Itulah manusia-manusia yang bertakwa. Satu bulan ditempa dari orang beriman menjadi orang bertakwa. Allah menginginkan perubahan yang baik bagi hamba-hambanya. Agar generasi berikutnya merupakan generasi yang suci dan mulia, karena orang-orang tua mereka adalah manusia yang suci dan mulia karena mensucikan dirinya dengan menjalankan ibadah puasa selama satu bulan penuh. Subhanallah, sungguh Maha Suci Allah yang menginginkan kesucian bagi hamba-hambanya.

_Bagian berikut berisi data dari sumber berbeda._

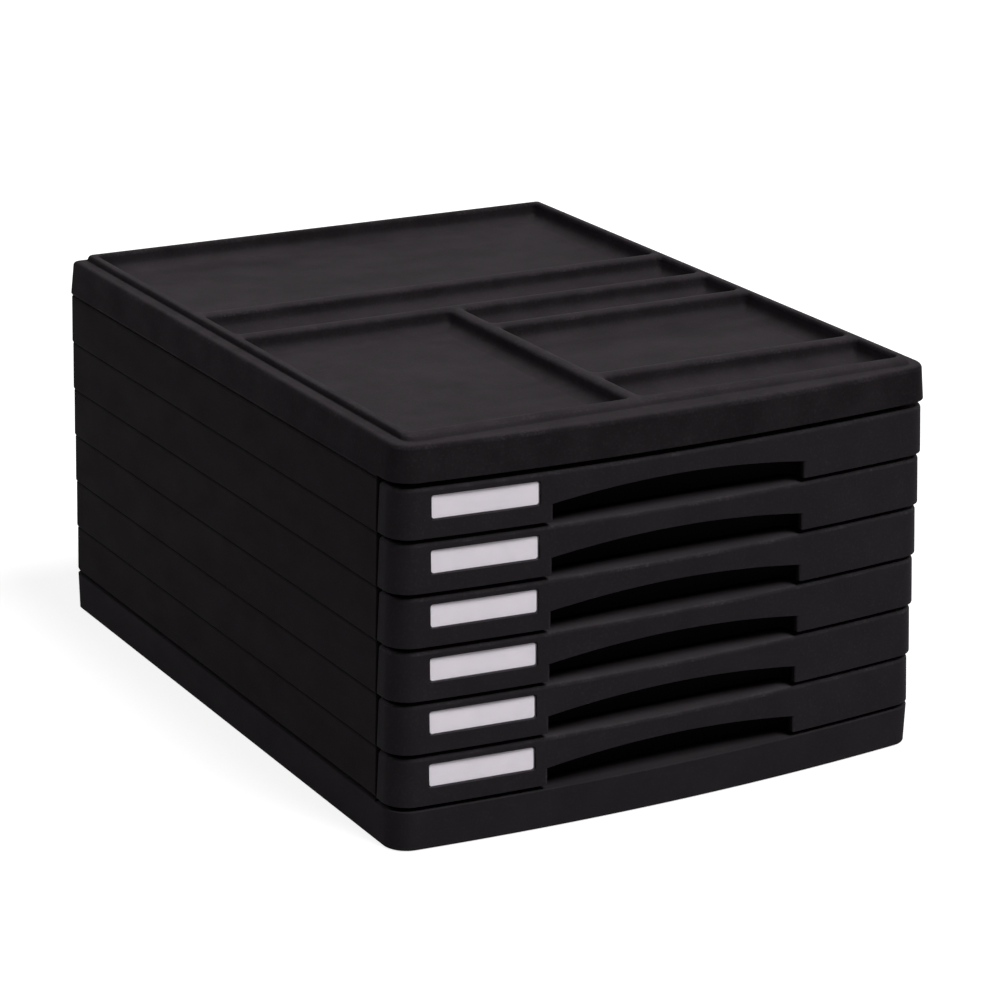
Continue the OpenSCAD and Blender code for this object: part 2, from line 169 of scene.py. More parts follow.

Beruntunglah kita yang berpuasa, karena secara tidak langsung kita sedang membersihkan diri kita dari kotoran dan sampah yang merusak baik jasmani maupun rohani kita. Puasa dengan berbagai hikmah dan faedah yang ada di dalamnya, akan membesihkan segala macam penyakit jasmani dari kolesterol, racun-racun, lemak-lemak dan lain-lain yang terakumulasi selama sebelas bulan. Dengan puasa itu, mengikis habis racun-racun tersebut. Maka benarlah apa yang disabdakan Rasululullah : Shumu tashihu (Berpuasalah kamu, niscaya kamu sehat).

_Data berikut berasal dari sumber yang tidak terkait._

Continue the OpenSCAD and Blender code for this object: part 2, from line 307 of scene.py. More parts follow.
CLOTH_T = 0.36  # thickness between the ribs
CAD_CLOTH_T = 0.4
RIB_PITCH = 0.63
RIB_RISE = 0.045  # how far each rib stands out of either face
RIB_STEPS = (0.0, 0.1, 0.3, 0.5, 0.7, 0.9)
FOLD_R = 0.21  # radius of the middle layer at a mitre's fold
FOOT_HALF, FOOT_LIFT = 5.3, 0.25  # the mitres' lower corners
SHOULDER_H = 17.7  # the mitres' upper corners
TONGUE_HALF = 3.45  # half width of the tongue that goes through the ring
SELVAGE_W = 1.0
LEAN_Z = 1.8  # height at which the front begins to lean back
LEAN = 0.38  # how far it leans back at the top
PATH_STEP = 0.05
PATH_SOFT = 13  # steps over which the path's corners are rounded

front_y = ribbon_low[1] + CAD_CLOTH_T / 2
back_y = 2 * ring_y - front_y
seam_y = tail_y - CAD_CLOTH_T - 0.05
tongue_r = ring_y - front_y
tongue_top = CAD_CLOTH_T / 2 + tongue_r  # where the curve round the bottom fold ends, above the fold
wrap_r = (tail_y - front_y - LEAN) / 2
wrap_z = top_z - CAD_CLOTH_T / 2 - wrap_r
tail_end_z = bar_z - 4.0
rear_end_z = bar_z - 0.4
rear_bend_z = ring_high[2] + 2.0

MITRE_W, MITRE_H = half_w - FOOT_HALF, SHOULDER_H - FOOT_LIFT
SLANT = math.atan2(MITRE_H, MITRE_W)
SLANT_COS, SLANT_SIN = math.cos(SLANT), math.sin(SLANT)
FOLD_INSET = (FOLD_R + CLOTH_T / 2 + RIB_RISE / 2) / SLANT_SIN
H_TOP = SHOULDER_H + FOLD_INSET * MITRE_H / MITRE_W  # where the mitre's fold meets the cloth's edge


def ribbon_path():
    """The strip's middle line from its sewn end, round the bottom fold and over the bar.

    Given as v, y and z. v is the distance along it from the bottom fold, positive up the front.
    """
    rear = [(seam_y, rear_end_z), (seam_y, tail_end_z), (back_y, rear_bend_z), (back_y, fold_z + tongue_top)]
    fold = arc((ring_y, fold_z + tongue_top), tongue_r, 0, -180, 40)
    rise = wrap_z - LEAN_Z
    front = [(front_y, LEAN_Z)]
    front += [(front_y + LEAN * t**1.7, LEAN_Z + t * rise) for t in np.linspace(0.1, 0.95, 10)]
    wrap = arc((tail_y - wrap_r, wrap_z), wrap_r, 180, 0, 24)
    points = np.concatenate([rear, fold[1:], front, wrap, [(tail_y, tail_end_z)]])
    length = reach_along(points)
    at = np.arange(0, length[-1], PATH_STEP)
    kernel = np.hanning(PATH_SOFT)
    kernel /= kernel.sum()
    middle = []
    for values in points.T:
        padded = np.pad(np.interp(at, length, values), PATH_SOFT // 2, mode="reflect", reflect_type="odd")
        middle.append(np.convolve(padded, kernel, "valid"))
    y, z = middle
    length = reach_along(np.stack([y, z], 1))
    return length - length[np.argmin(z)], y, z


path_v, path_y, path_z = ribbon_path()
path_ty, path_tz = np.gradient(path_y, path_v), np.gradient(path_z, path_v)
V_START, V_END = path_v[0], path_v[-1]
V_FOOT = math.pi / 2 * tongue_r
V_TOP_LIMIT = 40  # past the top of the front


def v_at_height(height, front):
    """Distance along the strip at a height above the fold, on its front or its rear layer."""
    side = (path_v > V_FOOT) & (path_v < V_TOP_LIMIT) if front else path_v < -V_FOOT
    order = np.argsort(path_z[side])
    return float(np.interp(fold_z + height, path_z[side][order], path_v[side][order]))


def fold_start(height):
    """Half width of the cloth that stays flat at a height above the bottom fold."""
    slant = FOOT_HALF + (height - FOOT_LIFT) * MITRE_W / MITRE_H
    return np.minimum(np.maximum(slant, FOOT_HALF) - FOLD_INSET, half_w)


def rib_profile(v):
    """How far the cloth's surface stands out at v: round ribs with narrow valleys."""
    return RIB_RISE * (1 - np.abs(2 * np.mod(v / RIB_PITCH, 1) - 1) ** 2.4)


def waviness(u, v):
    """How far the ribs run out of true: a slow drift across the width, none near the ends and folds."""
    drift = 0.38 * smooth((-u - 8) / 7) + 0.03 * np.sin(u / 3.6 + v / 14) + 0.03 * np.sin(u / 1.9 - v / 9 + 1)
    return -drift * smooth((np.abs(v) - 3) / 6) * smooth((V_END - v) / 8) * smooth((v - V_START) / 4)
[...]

Begitu pula kotoran dan sampah rohani, seperti dusta, ghibah, hasad, sombong, dengki, iri, ujub, piktor (pikiran kotor), pikiran negative, malas, dan lain-lain, diberikan dengan ibadah puasa ini. Sehingga setelah ibadah puasa dijalankan, menjadi manusia yang jujur, baik, bermanfaat, tawadhu, iffah (menjaga diri), husnu dhzon, pikiran positif, rajin, semangat dan memberikan manfaat bagi orang lain.
Akhirnya lahirlah generasi yang suci, yang mulia dan bermanfaat baik orang lain. Sebaik-baik manusia adalah orang bermanfaat bagi lainnya. Orang akan dapat memberikan manfaat bila dia telah suci dan juga mulia. Seseorang tidak akan dapat memberikan manfaat kalau di dirinya tidak ditemuakan sesuatu yang bermanfaat. Sesuatu yang bermanfaat itu adalah sesuatu yang suci dan mulia.
Semoga saja pada Ramadhan ini, kita lahir kembali sebagai manusia-manusia yang suci. Wallahu ‘Alam!